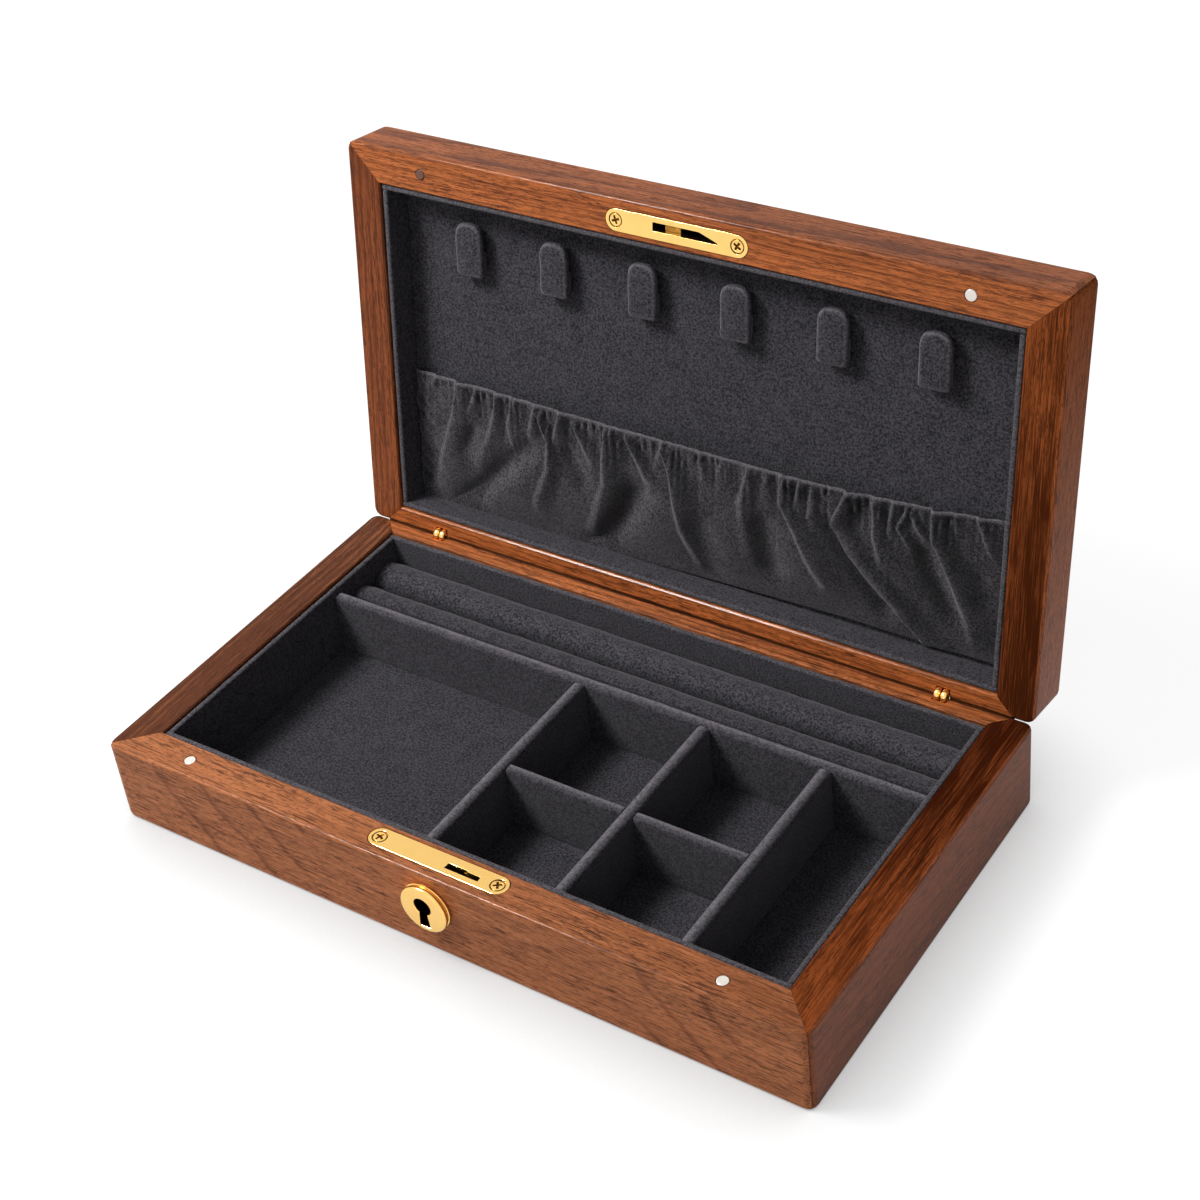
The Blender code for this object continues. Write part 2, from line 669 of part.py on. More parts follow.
def build_plate(prefix, wall, face_z, into, slot, holder=None):
    """Inlaid brass plate with its slot and two screws, and the room for them in the wood."""
    deep_z = face_z + into * PLATE_THICKNESS
    outline = stadium((0, PLATE_Y), PLATE_LENGTH, PLATE_WIDTH)
    plate = slab(prefix + "_plate", outline, "XY", *sorted((face_z, deep_z)), BRASS, holder)
    room = stadium((0, PLATE_Y), PLATE_LENGTH + 2 * FIT_GAP, PLATE_WIDTH + 2 * FIT_GAP)
    span = sorted((face_z - into * CUT_OVERRUN, deep_z + into * FIT_GAP))
    combine(wall, slab(prefix + "_plate_room", room, "XY", *span, None, holder))
    span = sorted((face_z - into * CUT_OVERRUN, deep_z + into * CUT_OVERRUN))
    combine(plate, slab(prefix + "_slot_cutter", slot, "XY", *span, None, holder))
    for side, turn in (("left", -1), ("right", 1)):
        x = turn * SCREW_SPACING / 2
        seat = face_z + into * (SCREW_SINK + SCREW_HEAD_THICKNESS + FIT_GAP)
        sink = rod(
            prefix + "_sink_" + side, (x, PLATE_Y, face_z - into * CUT_OVERRUN), (x, PLATE_Y, seat),
            SCREW_HEAD_RADIUS + FIT_GAP, None, holder)
        combine(plate, sink)
        bore = rod(
            prefix + "_bore_" + side, (x, PLATE_Y, face_z),
            (x, PLATE_Y, face_z + into * (SCREW_LENGTH + SCREW_SINK + FIT_GAP)),
            SCREW_SHANK_RADIUS + FIT_GAP, None, holder, THIN_SEGMENTS)
        combine(plate, bore)
        combine(wall, bore)
        screw(prefix + "_screw_" + side, x, face_z, into, holder)


def rim_disc(name, wall, x, face_z, into, radius, material, proud=0, holder=None):
    """Round piece let into a rim at the front."""
    y = FRONT_Y + MAGNET_INSET
    deep = face_z + into * MAGNET_DEPTH
    disc = rod(name, (x, y, face_z - into * proud), (x, y, deep), radius, material, holder)
    hole = rod(
        name + "_hole", (x, y, face_z - into * CUT_OVERRUN), (x, y, deep + into * FIT_GAP),
        radius + FIT_GAP, None, holder)
    combine(wall, hole)
    return disc


def build_rim_discs(base_wall, lid_wall, lid):
    """Two magnets in the tray's rim, one in the lid's and a low brown stud over the left one."""
    rim_disc("base_magnet_left", base_wall, -MAGNET_X, BASE_HEIGHT, -1, MAGNET_RADIUS, STEEL)
    rim_disc("base_magnet_right", base_wall, MAGNET_X, BASE_HEIGHT, -1, MAGNET_RADIUS, STEEL)
    rim_disc("lid_magnet_right", lid_wall, MAGNET_X, LID_RIM_Z, 1, MAGNET_RADIUS, STEEL, 0, lid)
    rim_disc("lid_stud_left", lid_wall, -MAGNET_X, LID_RIM_Z, 1, STUD_RADIUS, BROWN, STUD_PROUD, lid)


# Lock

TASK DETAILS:
Set every line of the listing down word for word.

RESULT BELOW:
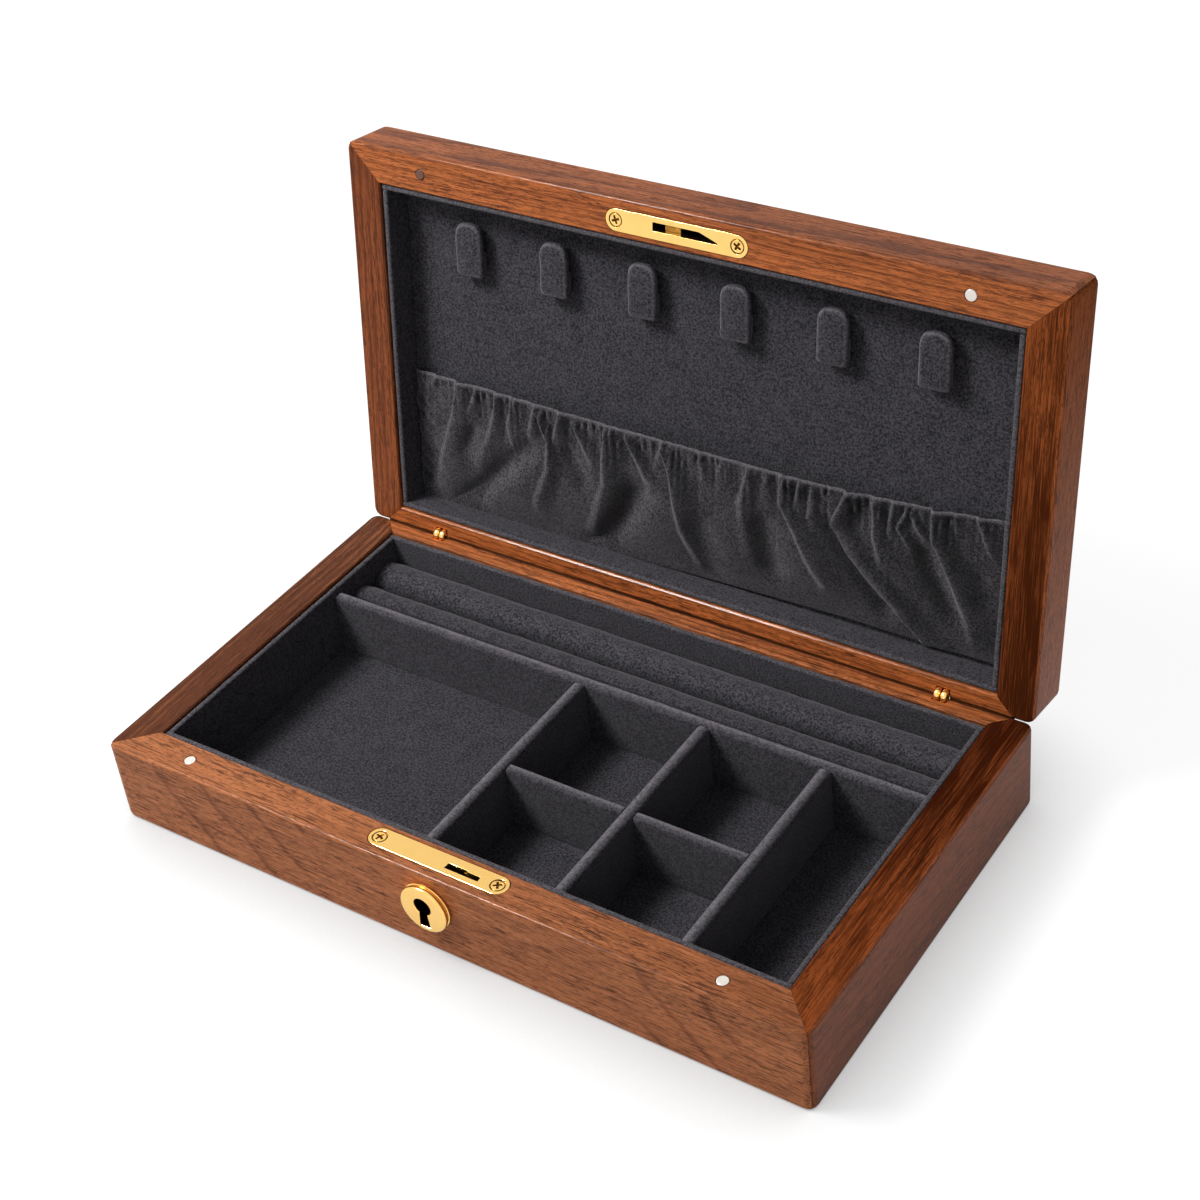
The Blender code for this object continues. Write part 2, from line 669 of part.py on. More parts follow.
def build_plate(prefix, wall, face_z, into, slot, holder=None):
    """Inlaid brass plate with its slot and two screws, and the room for them in the wood."""
    deep_z = face_z + into * PLATE_THICKNESS
    outline = stadium((0, PLATE_Y), PLATE_LENGTH, PLATE_WIDTH)
    plate = slab(prefix + "_plate", outline, "XY", *sorted((face_z, deep_z)), BRASS, holder)
    room = stadium((0, PLATE_Y), PLATE_LENGTH + 2 * FIT_GAP, PLATE_WIDTH + 2 * FIT_GAP)
    span = sorted((face_z - into * CUT_OVERRUN, deep_z + into * FIT_GAP))
    combine(wall, slab(prefix + "_plate_room", room, "XY", *span, None, holder))
    span = sorted((face_z - into * CUT_OVERRUN, deep_z + into * CUT_OVERRUN))
    combine(plate, slab(prefix + "_slot_cutter", slot, "XY", *span, None, holder))
    for side, turn in (("left", -1), ("right", 1)):
        x = turn * SCREW_SPACING / 2
        seat = face_z + into * (SCREW_SINK + SCREW_HEAD_THICKNESS + FIT_GAP)
        sink = rod(
            prefix + "_sink_" + side, (x, PLATE_Y, face_z - into * CUT_OVERRUN), (x, PLATE_Y, seat),
            SCREW_HEAD_RADIUS + FIT_GAP, None, holder)
        combine(plate, sink)
        bore = rod(
            prefix + "_bore_" + side, (x, PLATE_Y, face_z),
            (x, PLATE_Y, face_z + into * (SCREW_LENGTH + SCREW_SINK + FIT_GAP)),
            SCREW_SHANK_RADIUS + FIT_GAP, None, holder, THIN_SEGMENTS)
        combine(plate, bore)
        combine(wall, bore)
        screw(prefix + "_screw_" + side, x, face_z, into, holder)


def rim_disc(name, wall, x, face_z, into, radius, material, proud=0, holder=None):
    """Round piece let into a rim at the front."""
    y = FRONT_Y + MAGNET_INSET
    deep = face_z + into * MAGNET_DEPTH
    disc = rod(name, (x, y, face_z - into * proud), (x, y, deep), radius, material, holder)
    hole = rod(
        name + "_hole", (x, y, face_z - into * CUT_OVERRUN), (x, y, deep + into * FIT_GAP),
        radius + FIT_GAP, None, holder)
    combine(wall, hole)
    return disc


def build_rim_discs(base_wall, lid_wall, lid):
    """Two magnets in the tray's rim, one in the lid's and a low brown stud over the left one."""
    rim_disc("base_magnet_left", base_wall, -MAGNET_X, BASE_HEIGHT, -1, MAGNET_RADIUS, STEEL)
    rim_disc("base_magnet_right", base_wall, MAGNET_X, BASE_HEIGHT, -1, MAGNET_RADIUS, STEEL)
    rim_disc("lid_magnet_right", lid_wall, MAGNET_X, LID_RIM_Z, 1, MAGNET_RADIUS, STEEL, 0, lid)
    rim_disc("lid_stud_left", lid_wall, -MAGNET_X, LID_RIM_Z, 1, STUD_RADIUS, BROWN, STUD_PROUD, lid)


# Lock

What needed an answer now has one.